Policy statement sets several guidelines for indecency complaints that FCC is likely to uphold: (1) It retains policy that complaint must be well-documented, with complete tape or transcript of broadcast, as well as information about date, time, call letters. (2) Broadcasts, to be indecent, must describe or depict sexual or excretory organs or activities and must be “patently offensive as measured by contemporary community standards for the broadcast medium.” In footnote, Commission said that community standards were used to ensure that judgment wasn’t based on “its effect on a particularly sensitive or insensitive person or group.”
(3) “Full context” of material was critical to determining whether material was offensive. Commission said, for example, explicit language might not be offensive in newscast but “sexual innuendo that persists and is sufficiently clear to make the sexual meaning inescapable might be.” (4) Other key factors to be considered include “explicitness or graphic nature” of material and whether material “dwells on or repeats at length” descriptions of sexual or excretory activities. (5) Long list of examples agency used shouldn’t be used to compile “meaningful selection of words or phrases” that might be considered objectionable, like so- called “7 dirty words” of George Carlin quarter-century ago. (6) Absence of “pandering or titillating nature” won’t necessarily prevent indecency determination.
Policy statement could establish “false safe harbors” for indecent programming, Tristani said in her dissent. She said she wasn’t aware of any “rush of inquiries” by broadcasters for clarification of indecency rules and settlement of single indecency complaint “should not compel the FCC to adopt our most significant industrywide policy statement on this subject, particularly when doing so does not serve the public interest.”
Policy statement alone “will not solve the festering problem of indecency on the airwaves,” Ness said, but broadcasters can. In addition to urging them to restore code of conduct, she said Bush Administration and Congress should remove any antitrust impediments to code. She said FCC should make its complaint procedure more user friendly.

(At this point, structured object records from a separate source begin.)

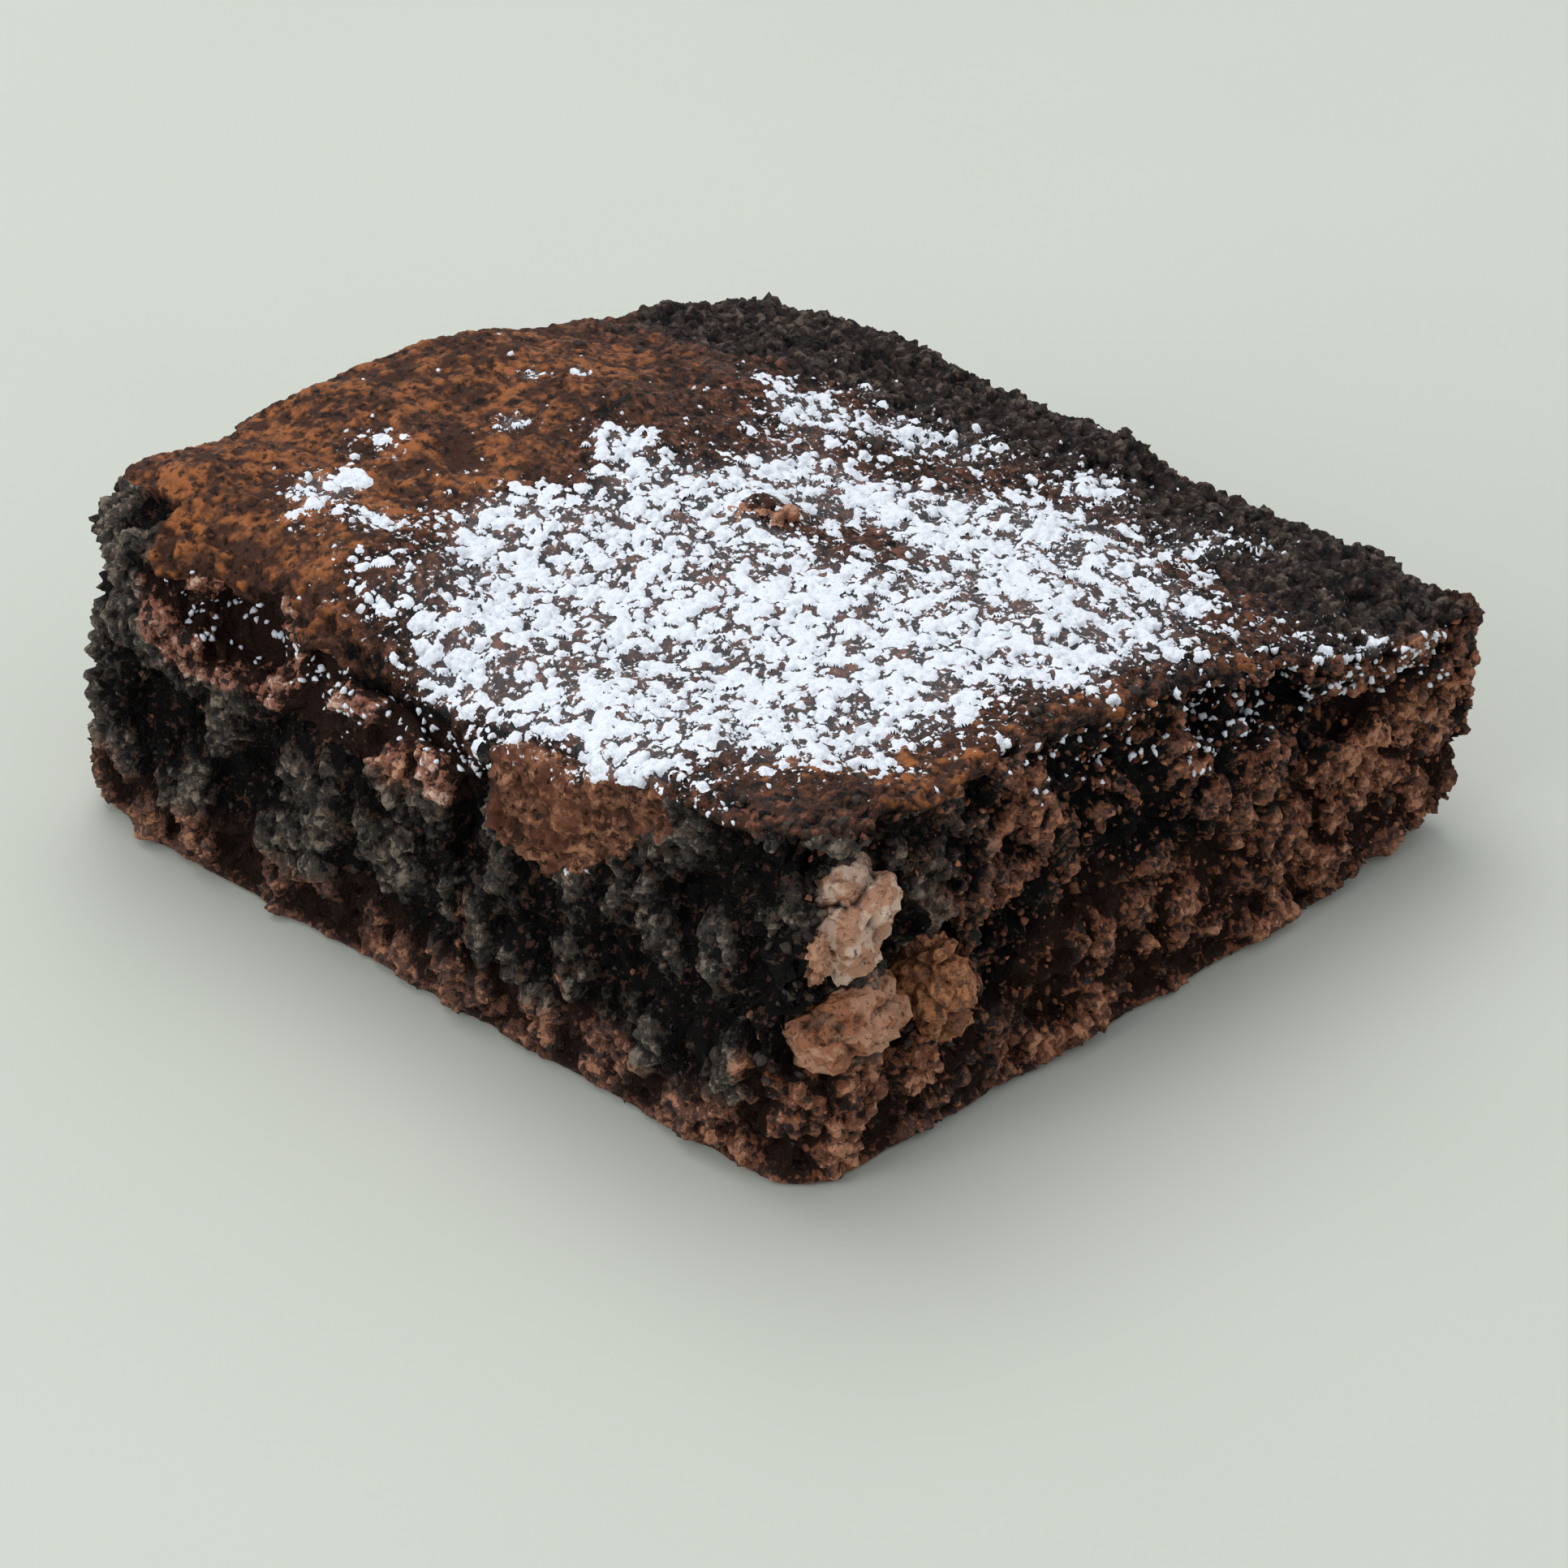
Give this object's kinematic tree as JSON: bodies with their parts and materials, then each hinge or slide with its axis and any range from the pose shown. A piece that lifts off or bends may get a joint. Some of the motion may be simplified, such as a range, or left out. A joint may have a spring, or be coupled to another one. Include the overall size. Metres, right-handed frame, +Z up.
{
  "type": "chocolate brownie",
  "caption": "Thick square of chocolate brownie with a crackled crust, crumbly sides and walnut pieces showing at a cut face.",
  "frame": {"origin": "middle of the flat underside, at the centre of the bounding box's base", "axes": "+Z up through the crust, +X along the cut face with the walnuts towards its lower end, +Y along the dark baked face"},
  "size_m": [0.0778, 0.079, 0.031],
  "materials": {
    "brownie_crumb": "dark baked chocolate crumb and crust, matt with small moist glints",
    "walnut": "dry walnut skin, dull and slightly waxy"
  },
  "bodies": {
    "root": {"brownie": "brownie_crumb", "walnut_upper": "walnut", "walnut_lower": "walnut", "walnut_side": "walnut"}
  },
  "joints": []
}
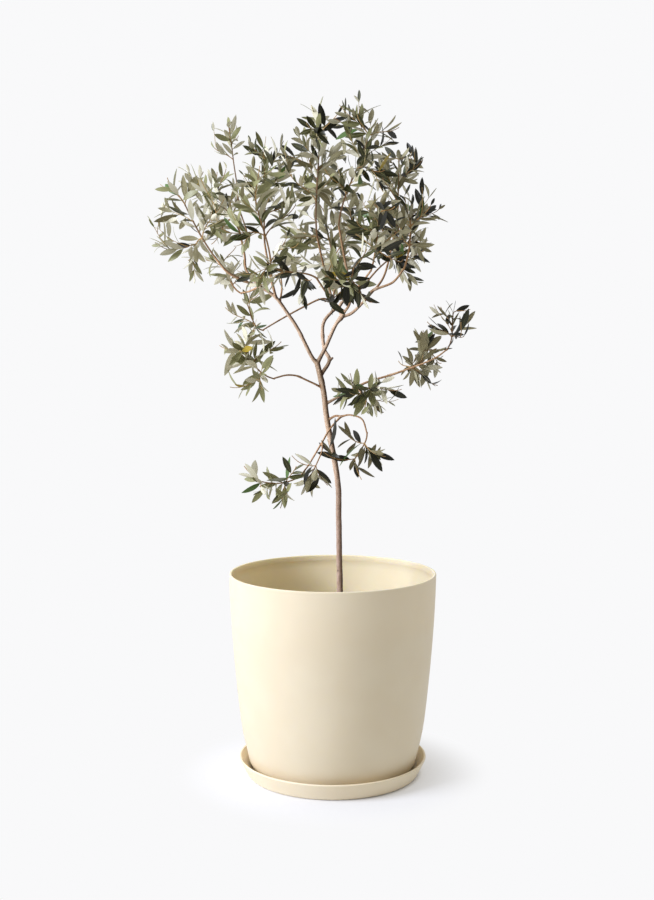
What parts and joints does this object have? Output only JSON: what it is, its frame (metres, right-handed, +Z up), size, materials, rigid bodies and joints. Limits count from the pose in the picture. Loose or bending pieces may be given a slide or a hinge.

Any Commission action to enforce indecency guidelines “would set the stage for a new constitutional challenge” to content regulation, Furchtgott-Roth said. Content regulation is based on Red Lion and Pacifica court decisions, he said, but “their continuing validity is highly doubtful” because broadcasting no longer is dominant medium: “As alternative sources of programming and distribution increase, broadcast content restrictions must be eliminated… Broadcast deregulation is not only warranted, but long overdue.”